Another question is whether different conclusions may be reached when using physiological measures. For instance, studies have claimed successful subliminal conditioning for salivating response but not for evaluations (Passarelli et al., 2022). Although recent research suggests the involvement of convergent evaluative learning processes for behavioral (direct or indirect) and physiological measures (Corneille and Mertens, 2020), one should be open to the possibility that different learning or decision making processes are operating when specific physiological responses, or specific populations, are under consideration. Likewise, one may speculate that behavioral measures capitalizing on preference rather than absolute evaluative judgments (Amd & Passarelli, 2020) may be more sensitive to memory-independent processes (but see Heycke et al.,, 2017). Finally, one should be careful not generalizing the conclusions reached here in the context of evaluative conditioning to other forms of learning from pairings, such as reward learning (Leganes-Fonteneau et al., 2021).

Coarse metacognitive distinction

The TBS distinguishes between only two different metacognitive states (i.e., having feelings of remembering or not); it does not allow participants to report other metacognitive states. In particular, several important dissociations have been made in previous research, for instance between remembering versus knowing (Wixted & Mickes, 2010), or structural versus judgment knowledge (Dienes & Scott, 2005). The TBS task is however easily extended to allow for more fine-grained metacognitive distinctions. For instance, an adapted version (such as the 3ACE task piloted in Experiment 3) could offer three attribution options (one each for feelings of remembering, gut feeling, and guessing) to more conclusively assess whether the results obtained by Waroquier et al., (2020) reflect an artifact due to lack of immediacy, or whether their more fine-grained metacognitive distinctions were better able to isolate the relevant cases than the present TBS task. The EC effect for gut-feeling/intuition attributions found on the 3ACE (which respects the immediacy criterion better than Waroquier et al.’s task) points to the latter. More research is needed to understand better when and why EC effects could be obtained without feelings of remembering.

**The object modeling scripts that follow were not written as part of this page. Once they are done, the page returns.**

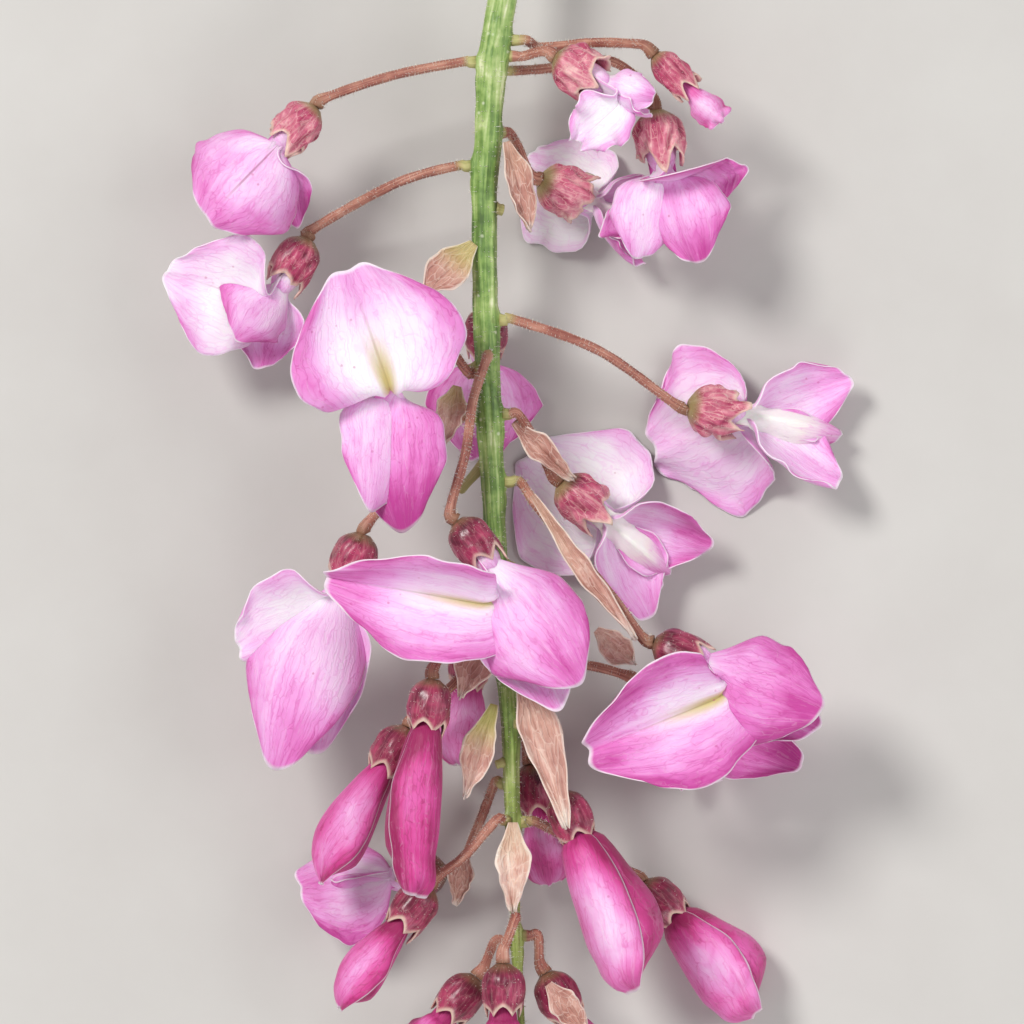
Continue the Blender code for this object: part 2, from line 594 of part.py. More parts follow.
def blade_solid(name, grid, thick):
    """A blade of even thickness, split into triangles alike on both faces."""
    rows, columns = grid.shape[:2]
    normal = np.cross(np.gradient(grid, axis=1), np.gradient(grid, axis=0))
    normal = normal / np.linalg.norm(normal, axis=2)[..., None] * thick / 2
    points = np.concatenate([(grid + normal).reshape(-1, 3), (grid - normal).reshape(-1, 3)])
    under = rows * columns
    faces = []
    for i in range(rows - 1):
        for j in range(columns - 1):
            a, b = i * columns + j, i * columns + j + 1
            c, d = b + columns, a + columns
            pair = ((a, b, c), (a, c, d)) if j < columns // 2 else ((a, b, d), (b, c, d))
            for one, two, three in pair:
                faces.append((one, two, three))
                faces.append((under + one, under + three, under + two))
    edge = grid_edge(rows, columns)
    for a, b in zip(edge, edge[1:] + edge[:1]):
        faces.append((a, under + a, under + b))
        faces.append((a, under + b, b))
    return new_object(name, points, faces)


def ring_solid(name, rings):
    """A closed body through rings of points, with flat ends."""
    count, columns = rings.shape[:2]
    faces = [tuple(range(columns - 1, -1, -1))]
    for i in range(count - 1):
        for j in range(columns):
            a, b = i * columns + j, i * columns + (j + 1) % columns
            c, d = b + columns, a + columns
            faces.append((a, b, c))
            faces.append((a, c, d))
    faces.append(tuple((count - 1) * columns + j for j in range(columns)))
    return new_object(name, rings.reshape(-1, 3), faces)


def keep_outer_shell(mesh):
    """Leave only the largest closed shell of a mesh, without sealed hollows or loose scraps."""
    work = bmesh.new()
    work.from_mesh(mesh)
    left, shells = set(work.faces), []
    while left:
        shell = [left.pop()]
        reach = list(shell)
        while reach:
            for edge in reach.pop().edges:
                beside = [face for face in edge.link_faces if face in left]
                left.difference_update(beside)
                shell += beside
                reach += beside
        shells.append(shell)
    shells.sort(key=len, reverse=True)
    bmesh.ops.delete(work, geom=[face for shell in shells[1:] for face in shell], context="FACES")
    work.to_mesh(mesh)
    work.free()


def fused(name, solids):
    """One body from several that cross, by a single union."""
    first, others = solids[0], solids[1:]
    first.name = name
    if others:
        group = bpy.data.collections.new(name + "_parts")
        for other in others:
            group.objects.link(other)
        union = first.modifiers.new("union", "BOOLEAN")
        union.operation = "UNION"
        union.operand_type = "COLLECTION"
        union.collection = group
        union.solver = "MANIFOLD"
        bpy.context.view_layer.update()
        whole = first.evaluated_get(bpy.context.evaluated_depsgraph_get())
        mesh = bpy.data.meshes.new_from_object(whole)
        first.modifiers.clear()
        first.data = mesh
        for other in others:
            bpy.data.objects.remove(other)
        bpy.data.collections.remove(group)
        keep_outer_shell(first.data)
    first.data.name = name
    return first


def flatten_below(made, level):
    """Cut a body flat at a level and close the cut, for the small spots that it rests on."""
    work = bmesh.new()
    work.from_mesh(made.data)
    geometry = [*work.verts, *work.edges, *work.faces]
    bmesh.ops.bisect_plane(
        work, geom=geometry, dist=1e-7, plane_co=(0, 0, level * MM), plane_no=(0, 0, 1), clear_inner=True
    )
    open_edges = [edge for edge in work.edges if edge.is_boundary]
    bmesh.ops.holes_fill(work, edges=open_edges, sides=0)
    bmesh.ops.recalc_face_normals(work, faces=work.faces)
    work.to_mesh(made.data)
    work.free()
    keep_outer_shell(made.data)


def plug_solid(flower):
    """The petals' common foot, which stands in the cup."""
    axis, back, _ = directions(*flower["turn"])
    base = np.array(flower["at"])
    low, high = CUP_LONG - SOCKET_DEEP + GAP, PETAL_ROOT + PETAL_CLAW - GAP
    around, wide = even_angles(PLUG_SIDES), plug_wide(flower)
    rings = [
        ring_points(base + axis * low, axis, back, wide, around),
        ring_points(base + axis * high, axis, back, wide * PLUG_TAPER, around),
    ]
    return ring_solid("plug", np.array(rings))


def petals_body(name, flower):
    if "bud" in flower:
        body = ring_solid(name, bud_rings(flower))
    else:
        blades = [blade_solid("petal", grid, PETAL_THICK) for grid in petal_grids(flower)]
        body = fused(name, [plug_solid(flower), *blades])
    flatten_below(body, REST_Z)
    return body


def bract_solid(name, look):
    look = {**BRACT, **look}
    along, face, _ = directions(*look.pop("turn"))
    rows, columns = BRACT_GRID
    grid = blade(look.pop("root"), along, face, rows=rows, columns=columns, **look)
    return blade_solid(name, grid, BRACT_THICK)


def stalk_body(name, flower):
    solids = [ring_solid(name, stalk_rings(flower))]
    if "bract" in flower:
        solids.append(bract_solid("bract", flower["bract"]))
    return fused(name, solids)


def stem_body(name, flowers):
    """The stem, with a ring of points at each knob and between each two."""
    knobs = sorted({flower["node"][0] for flower in flowers.values()})
    heights = [STEM[-1][1], *knobs, STEM[0][1]]
    between = [(low + high) / 2 for low, high in zip(heights, heights[1:]) if high - low > KNOB_LONG * 2]
    rings = [stem_ring(flowers, height) for height in sorted(heights + between, reverse=True)]
    return ring_solid(name, np.array(rings))


def painted(made, colour, roughness):
    material = bpy.data.materials.new(made.name)
    material.use_nodes = True
    shader = material.node_tree.nodes["Principled BSDF"]
    shader.inputs["Base Color"].default_value = (*colour, 1)
    shader.inputs["Roughness"].default_value = roughness
    shader.inputs["Metallic"].default_value = 0
    made.data.materials.clear()
    made.data.materials.append(material)
    made.data.shade_smooth()
    made.data.set_sharp_from_angle(angle=math.radians(50))
    return made


def set_on_origin(objects):
    """Move everything so that the middle of its underside is the origin."""
    corners = np.array([vertex.co for made in objects for vertex in made.data.vertices])
    low, high = corners.min(axis=0), corners.max(axis=0)
    shift = -np.array([(low[0] + high[0]) / 2, (low[1] + high[1]) / 2, low[2]])
    for made in objects:
        for vertex in made.data.vertices:
            vertex.co = np.array(vertex.co) + shift


def main():
    for old in list(bpy.data.objects):
        bpy.data.objects.remove(old)
    flowers = all_flowers()
    made = [painted(stem_body("stem", flowers), STEM_GREEN, 0.5)]
    for name, flower in flowers.items():
        pink = BUD_PINK if "bud" in flower else PETAL_PINK
        made.append(painted(petals_body("petals_" + name, flower), pink, 0.55))
        made.append(painted(stalk_body("stalk_" + name, flower), STALK_RED, 0.6))
    for name, look in BRACTS.items():
        made.append(painted(bract_solid("bract_" + name, look), BRACT_TAN, 0.75))
    set_on_origin(made)


main()
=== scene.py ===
"""A wisteria raceme as a detailed model, lying on a pale floor and seen from straight above.

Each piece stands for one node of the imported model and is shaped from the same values, in
millimetres and degrees about the stem: X to the right, Y to the cut end and Z up."""
import math

import bpy
import numpy as np
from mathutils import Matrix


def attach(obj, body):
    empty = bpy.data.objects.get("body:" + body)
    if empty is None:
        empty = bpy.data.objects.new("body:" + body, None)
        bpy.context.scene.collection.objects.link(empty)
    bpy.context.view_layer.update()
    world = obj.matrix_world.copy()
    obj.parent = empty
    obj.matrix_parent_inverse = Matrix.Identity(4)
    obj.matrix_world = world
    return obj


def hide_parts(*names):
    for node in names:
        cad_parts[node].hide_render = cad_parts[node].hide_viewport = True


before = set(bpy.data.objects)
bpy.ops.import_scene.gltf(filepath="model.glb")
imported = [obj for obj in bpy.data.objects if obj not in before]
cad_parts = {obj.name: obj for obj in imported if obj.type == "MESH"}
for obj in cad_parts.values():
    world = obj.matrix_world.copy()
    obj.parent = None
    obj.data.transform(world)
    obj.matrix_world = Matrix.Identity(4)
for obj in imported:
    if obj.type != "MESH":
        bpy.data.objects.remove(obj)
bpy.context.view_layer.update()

# A millimetre in the scene's metres.
MM = 0.001
# A length that counts as none.
TINY = 1e-30

# Smallest space between two pieces.
GAP = 0.3

PETAL_THICK = 0.65
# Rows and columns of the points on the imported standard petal, and a packed keel's columns.
PETAL_GRID = (6, 5)
KEEL_COLUMNS = 3

# The cup that holds a flower's petals.
CUP_LONG = 4.6
CUP_WIDE = 2.35
CUP_WALL = 0.45
SOCKET_DEEP = 2.0
TEETH = 5
TOOTH = 0.8
LOWER_TOOTH = 0.5

# The petals start in the cup and stay narrow as far as its teeth.
PETAL_ROOT = CUP_LONG - SOCKET_DEEP + GAP + 0.3
PETAL_CLAW = CUP_LONG + TOOTH / 2 + GAP + PETAL_THICK / 2 - PETAL_ROOT
PETAL_NARROW = 1.15
STANDARD_NARROW = 1.4
STANDARD_FOOT = 0.85
WING_FOOT = 0.8
KEEL_FOOT = 0.7
PLUG_CLEAR = 0.65

# The stalk from the stem to the cup.
STALK_WIDE = 0.5
STALK_END = 1.3
NECK_SWELL = 1.5

# A knob on the stem at the foot of each stalk.
KNOB_OUT = 0.5
KNOB_LONG = 0.9
KNOB_TURN = 30
STEM_SIDES = 8

# How far a closed bud's outer petal wraps round from its back, and how far it stands out.
BUD_EDGE = 118
BUD_STEP = 6
BUD_LAYER = 0.45
BUD_RINGS = 6
BUD_SIDES = 5
BUD_SLIM = 0.12
BUD_TIP = 0.25

# The surface's height, with the stem at 0, and the flowers that are moved to rest on it.
REST_Z = -12.0
REST_CUT = 0.35
RESTING = ("04", "08", "09", "10", "18", "22")

# The stem's middle line from the cut end to the tip: X, Y, Z and radius.
STEM = (
    (-0.6, 61.0, 0.0, 1.60), (-1.0, 51.0, 0.0, 1.50), (-2.0, 45.2, 0.2, 1.42),
    (-2.4, 38.2, 0.0, 1.35), (-2.8, 31.2, 0.0, 1.25), (-2.7, 21.2, 0.2, 1.22),
    (-2.4, 13.2, 0.0, 1.20), (-2.1, 6.0, -0.2, 1.15), (-1.8, -1.0, 0.0, 1.05),
    (-1.2, -8.0, -0.2, 1.00), (-0.6, -14.8, 0.0, 0.95), (-0.2, -21.0, 0.0, 0.90),
    (0.0, -27.0, 0.0, 0.78), (0.1, -33.0, -0.3, 0.62), (0.3, -40.0, -0.8, 0.50),
    (0.7, -47.0, -1.2, 0.42), (1.0, -52.5, -1.4, 0.34),
)

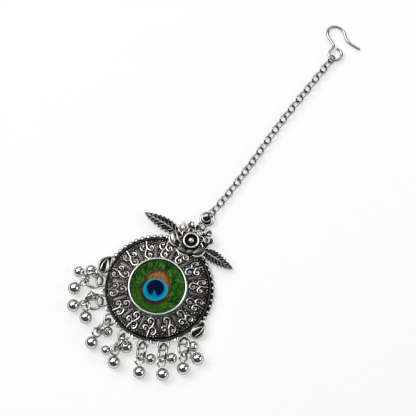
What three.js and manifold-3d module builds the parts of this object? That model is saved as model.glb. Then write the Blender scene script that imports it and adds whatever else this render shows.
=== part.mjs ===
// A maang tikka that lies on a flat surface: a round cast pendant with a glass stone, a flower crest with two
// leaves, a fringe of small ball drops on jump rings, a chain, and a wire hook for the hair.
// Lengths are in millimetres. +Z is up and +Y runs from the pendant along the chain to the hook.
// The pieces are placed round the pendant's centre, and the last lines move the whole to its own origin.

import * as THREE from 'three';
import { mergeVertices } from 'three/addons/utils/BufferGeometryUtils.js';
import Module from 'manifold-3d';

const wasm = await Module();
wasm.setup();

// Glass stone, the printed card under it and the bezel that holds both
const glassRadius = 9.55;
const glassGirdle = 1.3;
const glassHeight = 5.0;
const domeSteps = 4;
const cardThickness = 0.25;
const stoneGap = 0.15;
const bezelWall = 0.8;
const bezelHeight = 2.5;
const seatHeight = 4.5;

// Domed round plate with a hollow back and a groove near its edge
const plateRadius = 18.8;
const bandOuterHeight = 3.2;
const castingWall = 1.2;
const footWidth = 1.4;
const borderWidth = 0.55;
const borderHeight = 2.9;
const grooveWidth = 0.5;
const grooveDepth = 0.5;
const plateSides = 28;

// Raised ornament on the band: scrolls with flat bars between them
const motifCount = 14;
const scrollWidth = 0.5;
const scrollRelief = 0.4;
const barLength = 5.0;
const barWidth = 1.2;
const barRelief = 0.25;
const barGap = 0.7;
const rootDepth = 0.5;

// Bead row round the upper half of the edge
const beadRadius = 0.98;
const beadSink = 0.35;
const beadHeight = 1.2;
const beadPitchAngle = 6.6;
const beadFirstAngle = 13.2;
const beadsPerSide = 12;
const beadRings = 4;

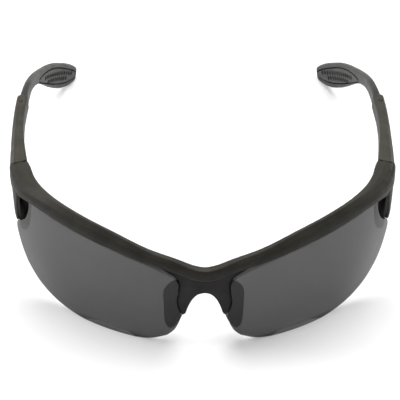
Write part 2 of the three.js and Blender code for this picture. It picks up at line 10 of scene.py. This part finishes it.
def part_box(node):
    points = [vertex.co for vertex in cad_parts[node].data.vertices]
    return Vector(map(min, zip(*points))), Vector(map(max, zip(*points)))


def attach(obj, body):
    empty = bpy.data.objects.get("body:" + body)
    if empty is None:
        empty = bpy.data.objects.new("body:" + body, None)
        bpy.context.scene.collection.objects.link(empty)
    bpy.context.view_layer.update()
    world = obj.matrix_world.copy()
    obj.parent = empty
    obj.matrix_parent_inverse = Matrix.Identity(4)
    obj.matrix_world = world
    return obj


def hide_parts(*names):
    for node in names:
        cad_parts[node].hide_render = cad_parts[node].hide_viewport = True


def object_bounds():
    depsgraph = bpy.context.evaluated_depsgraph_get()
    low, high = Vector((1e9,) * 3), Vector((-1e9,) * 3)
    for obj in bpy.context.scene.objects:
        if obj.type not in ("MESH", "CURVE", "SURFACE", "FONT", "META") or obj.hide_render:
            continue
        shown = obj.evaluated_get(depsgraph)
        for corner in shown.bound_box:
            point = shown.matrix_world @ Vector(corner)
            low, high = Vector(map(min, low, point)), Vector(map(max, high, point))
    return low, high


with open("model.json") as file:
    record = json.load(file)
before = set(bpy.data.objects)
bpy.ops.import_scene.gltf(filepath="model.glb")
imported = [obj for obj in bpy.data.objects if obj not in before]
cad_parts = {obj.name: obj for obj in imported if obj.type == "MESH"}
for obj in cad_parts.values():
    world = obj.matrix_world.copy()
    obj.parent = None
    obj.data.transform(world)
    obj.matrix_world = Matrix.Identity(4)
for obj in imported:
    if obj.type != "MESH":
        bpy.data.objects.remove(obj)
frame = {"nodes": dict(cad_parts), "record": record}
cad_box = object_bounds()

MM = 0.001
SIDES = ("right", "left")
WHITE = (1, 1, 1, 1)


# ---------------------------------------------------------------- meshes
def new_object(name, data):
    thing = bpy.data.objects.new(name, data)
    bpy.context.scene.collection.objects.link(thing)
    return thing


def apply_modifiers(piece):
    """Makes the piece's modifiers part of its mesh."""
    graph = bpy.context.evaluated_depsgraph_get()
    mesh = bpy.data.meshes.new_from_object(piece.evaluated_get(graph))
    piece.modifiers.clear()
    old = piece.data
    piece.data = mesh
    bpy.data.meshes.remove(old)


def add_bevel(piece, width, segments, least_bend):
    """Eases the edges where the surface bends by more than least_bend degrees."""
    bevel = piece.modifiers.new("edge", "BEVEL")
    bevel.width = width
    bevel.segments = segments
    bevel.limit_method = "ANGLE"
    bevel.angle_limit = math.radians(least_bend)
    return bevel


def moulded(node, voxel, smoothing, swell=0.0):
    """A moulded version of a CAD node: one even skin whose edges are rounded off.

    Sizes are in millimetres. A swell closes part of the clearance to its neighbours.
    """
    mesh = frame["nodes"][node].data.copy()
    mesh.transform(Matrix.Scale(1 / MM, 4))
    piece = new_object(node + "_moulded", mesh)
    remesh = piece.modifiers.new("skin", "REMESH")
    remesh.mode = "VOXEL"
    remesh.voxel_size = voxel
    remesh.use_smooth_shade = True
    smooth = piece.modifiers.new("round", "SMOOTH")
    smooth.factor = 0.5
    smooth.iterations = smoothing
    grow = piece.modifiers.new("swell", "DISPLACE")
    grow.strength = swell
    grow.mid_level = 0
    apply_modifiers(piece)
    piece.data.transform(Matrix.Scale(MM, 4))
    for vertex in piece.data.vertices:
        vertex.co.z = max(vertex.co.z, cad_box[0].z)
    return piece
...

Going beyond the EC-without-feelings-of-remembering issue

The TBS task was used here for addressing one very specific research question in attitude research, but the task (or the general conditional-judgment approach) may be adapted for addressing other, similarly structured questions. For instance, there is a related issue in research on truth judgments, which depend on participants’ memory for the statement in question: It is typically found that truth judgments are higher for old, repeated statements than for new ones (Dechêne et al., 2010). The TBS task could be adapted to assess perceived truth instead of pleasantness, and separate truth judgments in the presence versus absence of feelings of remembering. Previous research has suggested that it is not the factual repetition that increases truth judgments, but that instead a perceived repetition (i.e., a false alarm) is sufficient to increase truth judgments (Bacon 1979; see also Mattavelli et al.,, 2022). In addition to providing a simple assessment of metamemory status, a parallel application of the TBS task to truth judgments could also help investigate whether similar judgment biases affect both types of ratings (e.g., whether statements perceived as more true are also more likely to be judged ‘remembered’). Likewise, mere-exposure effects may be revisited using the TBS. In mere-exposure studies, stimuli are preferred when participants have processed them earlier relative to when they are novel (Zajonc, 1968). Many studies have supported the view that this preference may arise independently of a conscious recollection of the old status of the item (Zajonc, 2001), or even be compromised by conscious recollection (e.g., Bornstein & D’Agostino, 1992; Newell & Shanks, 2007; Whittlesea & Price, 2001). Here too, the use of the TBS may be useful for shedding complementary light on these questions. Finally, recent findings in the literature on artificial grammar learning (AGL) have found evidence for EC in the absence of awareness of knowing (Jurchiş, Costea, Dienes, Miclea, & Opre, 2020). In that study, awareness of knowing and EC were assessed using separate tasks; hence, the result is potentially susceptible to a lack of immediacy. It would be interesting to test whether the finding can be replicated in a variant of the TBS task applied to the AGL paradigm.

Conclusions and outlook

Studying the relation between EC effects and memory for CS–US pairings informs current (evaluative) learning models. It also bears significant practical implications; for instance, regarding the controllability of persuasive influences in consumer behavior. Here, we introduced and validated a novel conditional-judgment approach (the TBS task) for advancing the understanding of how EC effects relate to feelings of remembering US valence. We argued that the novel approach combines the advantages of the previous per-item and process-dissociation approaches while overcoming some of their limitations. Beyond our primary validation goal, we used the TBS to obtain preliminary insights into EC effects without feelings of remembering US valence and into attitude-as-information effects. We found evidence against the former. In addition, we found evidence for attitude-as-information effects when participants felt they remembered US valence, suggesting that the use of this heuristic is not contingent on memory uncertainty. We also illustrated how the conditional-judgment rationale underlying the TBS task may be adapted to address outstanding research questions of contemporary interest.